Signatures are no longer effective or sufficient for prevention in today’s landscape. While IOCs are useful in forensic reviews and mapping an attack, security leaders must start thinking in a completely different way when it comes to defending their environments (and many are) to balance out prevention and detection. This is why User and Entity Behavior Analytics (UEBA) is becoming so important.

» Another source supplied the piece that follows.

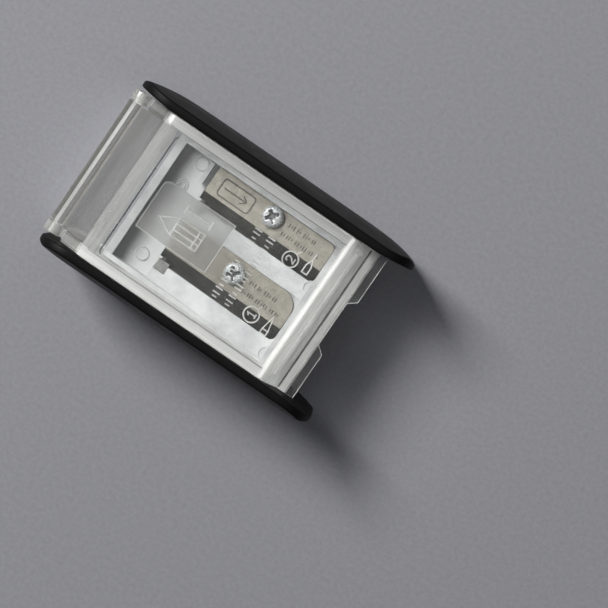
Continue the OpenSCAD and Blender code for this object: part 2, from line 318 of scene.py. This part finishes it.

UEBA doesn’t depend on signatures, but instead focuses on identity and behavior. And unlike signature databases, UEBA does not need to be updated continually on a millisecond basis for it to be effective. So while nefarious actors may succeed in stealing someone’s credentials, they cannot hide their behavior. In UEBA, identity is tied to the context of legitimate user behavior established over an extended period of time and correlated with peer groups. So if an attacker succeeds in compromising a target environment, their behavior will quickly be detected as an anomaly because of the baseline behavior established by the legitimate user. The subsequent digital exhaust created by the intruder will in turn generate UEBA risk scores and set off alerts which elicit prompt attention and targeted remediation.
With more than 550 million pieces of malware currently in circulation, it’s clearly time to put legacy, signature-based detection methods on the back burner. It’s time to follow the lead of progressive security leaders that have recognized the power and benefits of user behavior analytics — and incorporated it into their security portfolio.